Ahora bien, desde el punto de vista de la derecha, lo del domingo fue una catástrofe. Después de 23 años de participación en el juego democrático, obtuvo menos que Pinochet en el plebiscito de 1988. Consiguió un millón y medio de votos menos que en la presidencial anterior. Todo esto disponiendo de una hegemonía cultural y mediática incontestada, y teniendo el gobierno en sus manos.
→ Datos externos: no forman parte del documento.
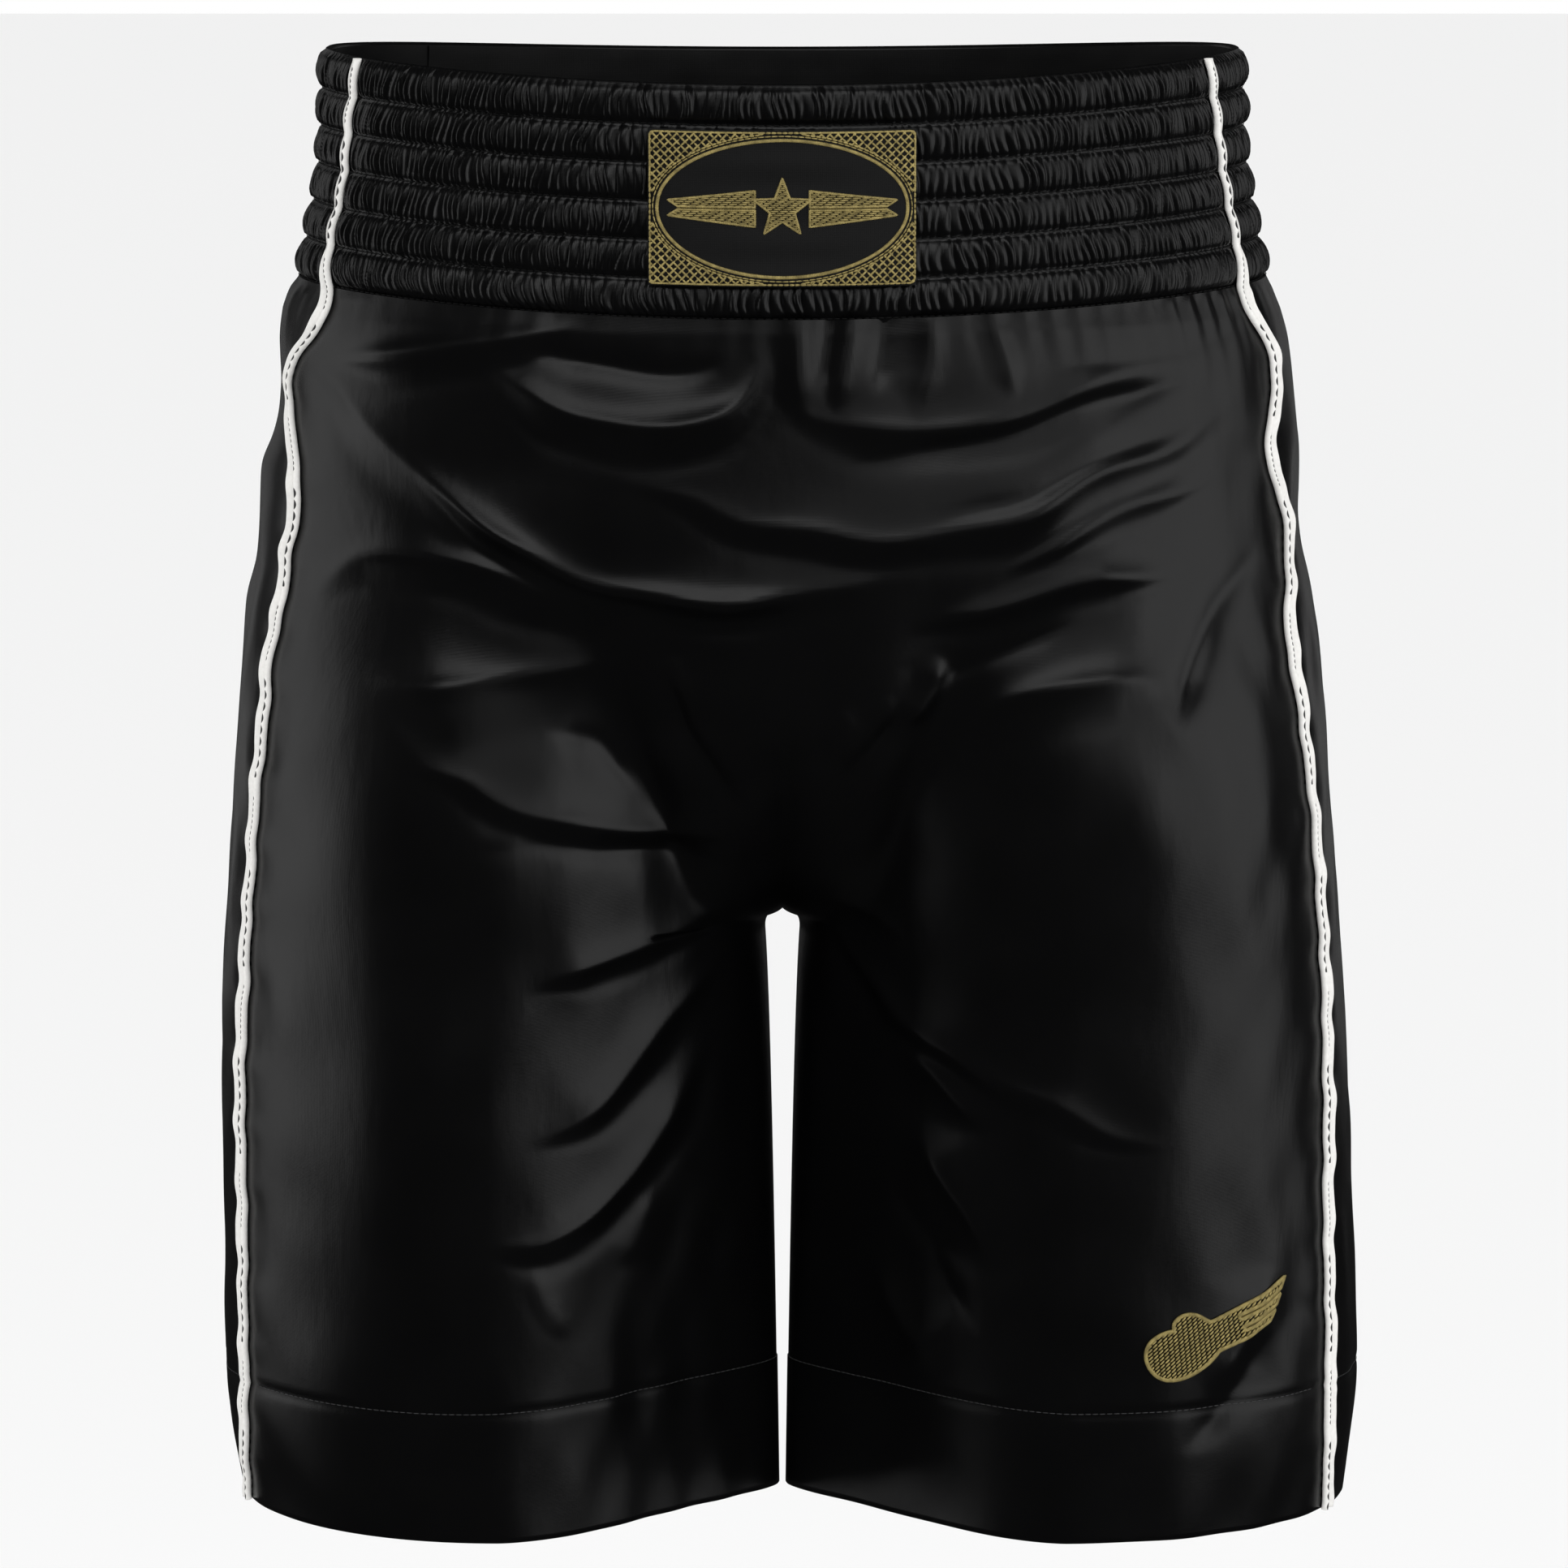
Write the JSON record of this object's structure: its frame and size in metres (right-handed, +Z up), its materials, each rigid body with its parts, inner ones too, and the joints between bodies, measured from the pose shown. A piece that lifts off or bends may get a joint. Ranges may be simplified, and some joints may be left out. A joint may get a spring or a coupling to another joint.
{
  "type": "boxing shorts",
  "caption": "Satin boxing trunks with a shirred elastic waistband, corded side piping, a woven waist label and an embroidered leg emblem.",
  "frame": {"origin": "centre of the waist opening, at the height of its top edge over the hips", "axes": "+Z up towards the waist, +X towards the wearer's left, the front faces -Y"},
  "size_m": [0.4358, 0.2186, 0.5534],
  "materials": {
    "satin": "glossy polyester satin, warp-faced",
    "shirred_satin": "the same satin, gathered into puckers",
    "facing_cloth": "smooth matt lining cloth",
    "elastic": "braided elastic webbing",
    "piping_tape": "white woven tape with small printed marks",
    "filler_cord": "soft twisted cotton cord",
    "woven_label": "black woven patch with gold thread corners",
    "gold_thread": "metallic gold embroidery thread",
    "sewing_thread": "black sewing thread"
  },
  "bodies": {
    "root": {"front_panel_left": "satin", "back_panel_left": "satin", "piping_tape_left": "piping_tape", "piping_cord_left": "filler_cord", "hem_stitching_left": "sewing_thread", "front_panel_right": "satin", "back_panel_right": "satin", "piping_tape_right": "piping_tape", "piping_cord_right": "filler_cord", "hem_stitching_right": "sewing_thread", "waistband_front": "shirred_satin", "waistband_back": "shirred_satin", "waistband_facing": "facing_cloth", "elastic_band_1": "elastic", "elastic_band_2": "elastic", "elastic_band_3": "elastic", "elastic_band_4": "elastic", "elastic_band_5": "elastic", "elastic_band_6": "elastic", "channel_stitching_1": "sewing_thread", "channel_stitching_2": "sewing_thread", "channel_stitching_3": "sewing_thread", "channel_stitching_4": "sewing_thread", "channel_stitching_5": "sewing_thread", "waist_seam_stitching": "sewing_thread", "waist_label": "woven_label", "label_oval": "gold_thread", "label_star": "gold_thread", "leg_emblem": "gold_thread"}
  },
  "joints": []
}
Hay quienes imputan ese resultado al escaso compromiso del Presidente de la República con la candidatura de Matthei. Esa lectura supone que Sebastián Piñera siente tener una deuda con la derecha, y que la debe pagar; pero no es así. Él fue elegido Presidente renegando de la derecha, no nutriéndose de ella. Lo pudo hacer porque contaba con credenciales democratacristianas y antipinochetistas. Pero Matthei no podía borrar su trayectoria familiar y política. Y Piñera no podía ayudarla si deseaba —como desea— mantener su vigencia, que radica precisamente en recordar esas credenciales, como se encargó él mismo de hacerlo el 11 de septiembre.
La centroizquierda se reinventó, con promesas que apuntan a corregir lo que está en el origen de la desafección de los chilenos con la política. Ahora habrá que ver lo que hace la derecha para adaptarse al nuevo ciclo. Ya puede estar segura de dos cosas, una que aprendió en las parlamentarias y otra el domingo: que la intransigencia en torno a la defensa del pasado y un liderazgo proveniente de la generación del “Sí” no le permiten alcanzar la mayoría.